Records with modeling code:
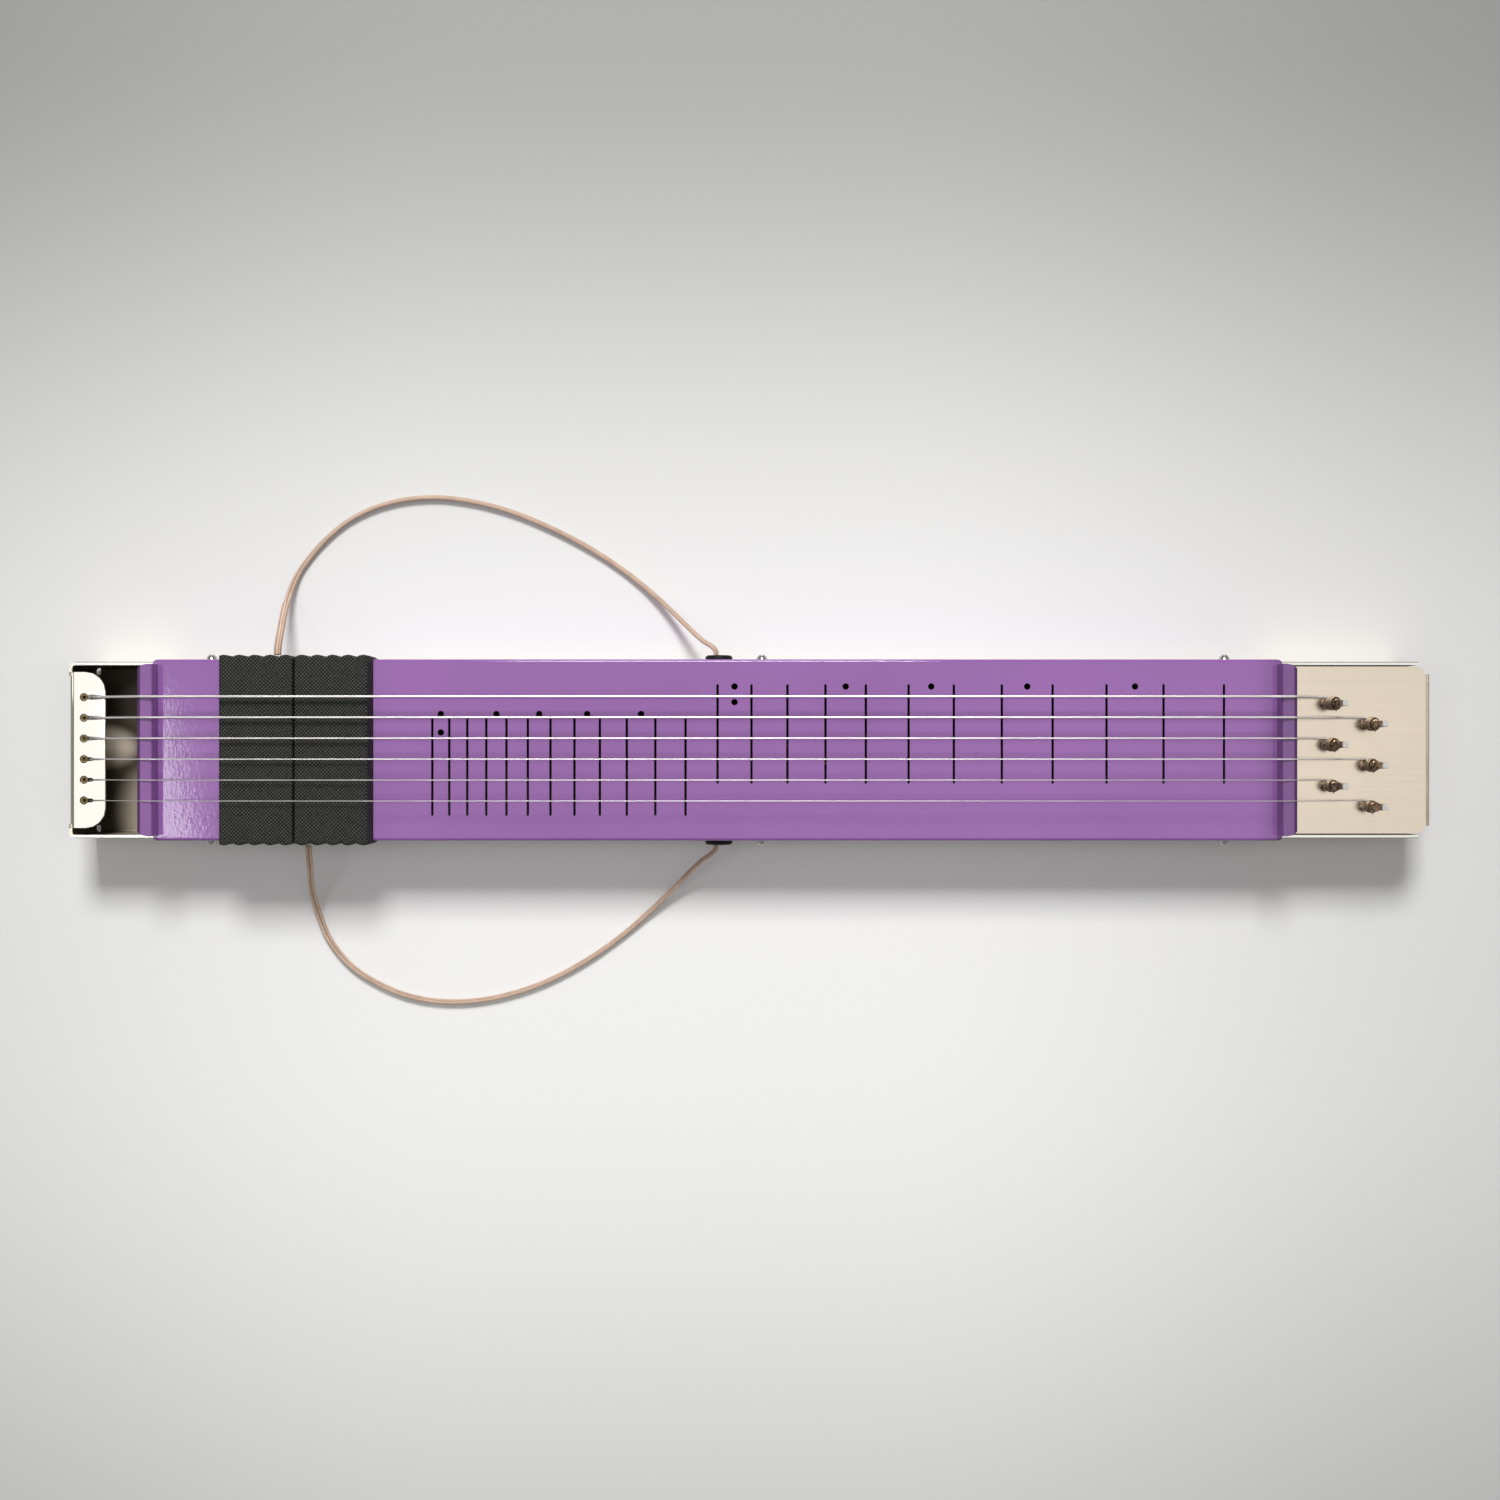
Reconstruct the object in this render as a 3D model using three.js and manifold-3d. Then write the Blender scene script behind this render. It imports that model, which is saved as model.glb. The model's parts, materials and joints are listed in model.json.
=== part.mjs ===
// Electric lap steel guitar with a folded sheet-metal body, two sliding pickups and six tuning pins.
// Millimetres. +X points to the tuning pins, +Y to the bass string, +Z up, and the base lies on z = 0.

import * as THREE from 'three';
import { mergeVertices } from 'three/addons/utils/BufferGeometryUtils.js';
import Module from 'manifold-3d';

const wasm = await Module();
wasm.setup();

// Scale: the strings swing between the bridge crown and the nut crown
const scaleLength = 571.5;
const tailLength = 39.6; // tail end to the bridge crown
const headLength = 72.1; // nut crown to the head end
const stringGauges = [1.32, 1.07, 0.86, 0.66, 0.51, 0.43]; // bass string first
const stringPitch = 10.36;
const stringsAside = 0.6; // middle of the strings from the middle of the body

// Fits
const fit = 0.3; // gap between pieces that touch
const overrun = 2; // how far a cutter runs past what it cuts

// Tray, one folded sheet
const trayWidth = 88.4;
const trayHeight = 36.7;
const traySheet = 1.6;
const trayBend = 1.8; // radius of a bend along the middle of the sheet
const tailNotch = 3.3; // side wall held back from the tail end
const headNotch = 6.6; // side wall held back from the head end
const tailWallInset = 5.1; // tail wall and its tab narrower than the tray on each side
const headWallInset = 6.2;
const tabLength = 18.1;
const tabCorner = 9.8;
const headplateInset = 2.3;
const headplateReach = 86.6; // head end to the edge that lies under the deck
const headplateCorner = 4.2;

// Keyholes in the tail tab
const keyholeRadius = 2.1;
const keyholeInset = 7.5; // tail end to the round part
const keyholeSlot = 4.8; // round part to the end of the slot
const keyholeSlotWidth = 2;

// Deck cover, one folded sheet over the tray
const coverSheet = 1;
const coverBend = 1; // radius along the middle of the sheet
const coverSkirt = 28; // how far the sides hang below the deck
const coverEndCorner = 2.5;
const deckShoulder = 2.2; // deck beyond the foot of a ridge
const crownHeight = 9.5; // crown above the deck
const ridgeDepth = 5; // crown to the middle of the riser
const ridgeLip = 1.8; // crown to the free edge
const ridgeRise = 0.5; // slope of the ridge up to its crown
const ridgeDrop = 0.7; // slope of the lip down from the crown
const ridgeInset = 1.4; // ridges narrower than the tray on each side
const ridgeCorner = 5;

// Fret slots and marker dots cut through the deck
const fretSlotWidth = 1.2;
const fretSlotLength = 50;
const fretSlotAside = 8.05; // first octave lies this far to the bass side, the second to the other
const octaveSteps = 12;
const octaveCount = 2;
const markerSteps = [3, 5, 7, 9, 12]; // frets of each octave that carry a dot, the last one a pair
const dotRadius = 1.65;
const lowDotAside = 31.8;
const highDotAside = 18;
const lowPairGap = 7.8;
const highPairGap = 9.2;

// Screws that hold the cover to the tray
const screwInset = 27.8; // crowns to the outer screws
const screwMiddleShare = 0.539; // place of the middle screws along the scale
const screwHeight = 22;
const screwRadius = 1.5;
const screwHeadRadius = 2.9;
const screwHeadHeight = 1.9;
const screwRecess = 0.9; // depth and width of the cross in the head
const screwRecessShare = 0.6; // reach of the cross over the head
const screwLength = 8;
const collarRadius = 3;
const collarDepth = 3;

// Pickup housings, which straddle the deck
const pickupSeam = 74.9; // bridge crown to the seam between the two housings
const seamGap = 0.6;
const housingLength = 38.2;
const housingHeight = 7; // above the deck
const housingCheek = 12; // below the deck
const housingWall = 0.6; // cheek at the bottom of a flute
const housingRoof = 1.2;
const housingEndWall = 1.8;
const fluteCount = 5;
const fluteDepth = 1.1;
const housingDraft = 1.4; // slope of the outer end over the deck
const cavityInset = 4.4; // cavity narrower than the housing on each side

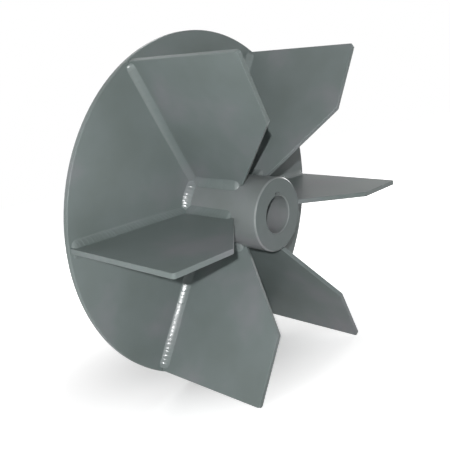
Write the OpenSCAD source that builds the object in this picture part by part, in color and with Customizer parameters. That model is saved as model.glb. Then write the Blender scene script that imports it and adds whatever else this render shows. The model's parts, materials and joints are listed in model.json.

Task goal
Search the entries for the string "joints" and collect each line that has it.

Output for this task
Reconstruct the object in this render as a 3D model using three.js and manifold-3d. Then write the Blender scene script behind this render. It imports that model, which is saved as model.glb. The model's parts, materials and joints are listed in model.json.
Write the OpenSCAD source that builds the object in this picture part by part, in color and with Customizer parameters. That model is saved as model.glb. Then write the Blender scene script that imports it and adds whatever else this render shows. The model's parts, materials and joints are listed in model.json.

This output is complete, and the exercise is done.